= Crime in Bucharest =

Crime in Bucharest is quite low in comparison to other European capital cities, with the number of total offences declining by 51% between 2000 and 2004, and by 7% between 2012 and 2013. Violent and organised crime is low (accounting for only 16% of total crimes committed), with petty crime and institutional corruption being more widespread.

==Violent and organised crime==
The violent crime rate in Bucharest remains very low in comparison with other EU capitals. In 2007, 11 murders and 983 other violent offenses took place. In 2013, violent crimes fell by 13% from 2012, however there was a slight increase in murders compared to 2007 with 19 recorded murders (with suspects being arrested for 18 of them). Yet, considering the city's population of approximately 2 million, the number of violent crimes are considered low without a notable impact on public life.

Although there have been a number of police crackdowns on organised crime gangs, such as the Cămătaru clan and Babubudu gang, organised crime generally has a very much reduced impact on public life.

==Petty crime==
Petty crime, however, is more common, particularly in the form of pickpocketing, which occurs mainly on the city's public transport network. Additionally, confidence tricks such as the Maradona scam are sometimes common, especially in regard to tourists. Levels of crime are higher in the southern districts of the city, particularly in Ferentari, a socially-disadvantaged area.

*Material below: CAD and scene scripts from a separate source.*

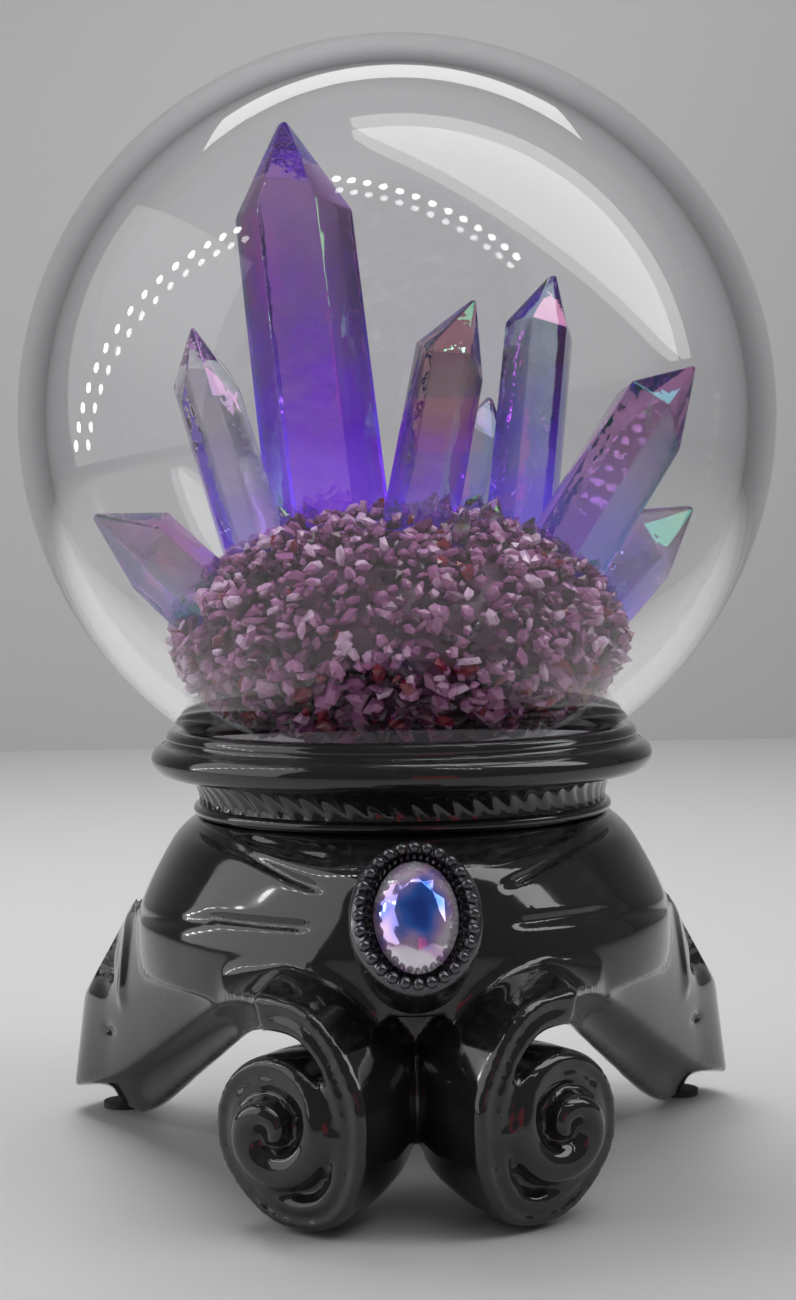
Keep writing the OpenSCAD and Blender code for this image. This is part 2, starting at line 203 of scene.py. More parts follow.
def grain_group() -> bpy.types.NodeTree:
    """Returns the group that varies roughness and height in two sizes of grain, building it once."""
    name = "surface_grain"
    if name in bpy.data.node_groups:
        return bpy.data.node_groups[name]
    number = "NodeSocketFloat"
    group = new_group(
        name,
        {"Scale": (number, 300.0), "Low": (number, 0.1), "High": (number, 0.3)},
        {"Roughness": number, "Height": number},
    )
    wiring = Wiring(group)
    entry, leave = wiring.node("NodeGroupInput"), wiring.node("NodeGroupOutput")
    fine, broad = wiring.noise(1.0, 4.0), wiring.noise(BROAD_GRAINS, 2.0)
    wiring.join(entry.outputs["Scale"], fine.inputs["Scale"])
    both = wiring.node("ShaderNodeMath", operation="MULTIPLY_ADD")
    both.inputs[1].default_value = 0.5
    wiring.join(fine.outputs["Fac"], both.inputs[0])
    half = wiring.spread(broad.outputs["Fac"], 0.0, 0.5)
    wiring.join(half, both.inputs[2])
    mapper = wiring.node("ShaderNodeMapRange")
    for label, number in zip(("From Min", "From Max"), GRAIN_FADE):
        mapper.inputs[label].default_value = number
    wiring.join(both.outputs[0], mapper.inputs["Value"])
    wiring.join(entry.outputs["Low"], mapper.inputs["To Min"])
    wiring.join(entry.outputs["High"], mapper.inputs["To Max"])
    wiring.join(mapper.outputs["Result"], leave.inputs["Roughness"])
    wiring.join(fine.outputs["Fac"], leave.inputs["Height"])
    return group


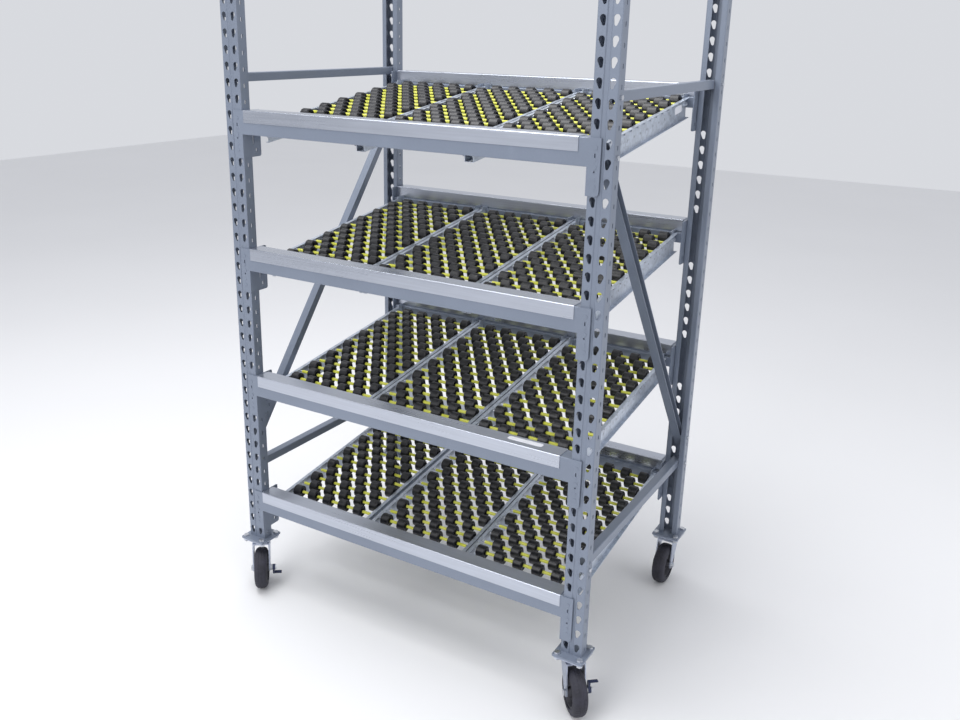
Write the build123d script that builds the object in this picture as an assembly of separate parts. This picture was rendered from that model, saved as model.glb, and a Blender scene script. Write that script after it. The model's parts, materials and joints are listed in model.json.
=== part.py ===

In Bucharest, there were almost 19,000 theft crimes in 2022, which increased by 5.9 percent since 2021. Nearly one third of theft was committed on the streets. Theft, however, has been on a downward trend for many years.

==Institutional and financial crimes==
A significant problem in the city remains institutional corruption, which is seen as the most important justice-and-law related problem in the city. While corruption in Romania has declined in recent years due to various government efforts, Bucharest's level of institutional corruption remains somewhat higher than the Romanian average.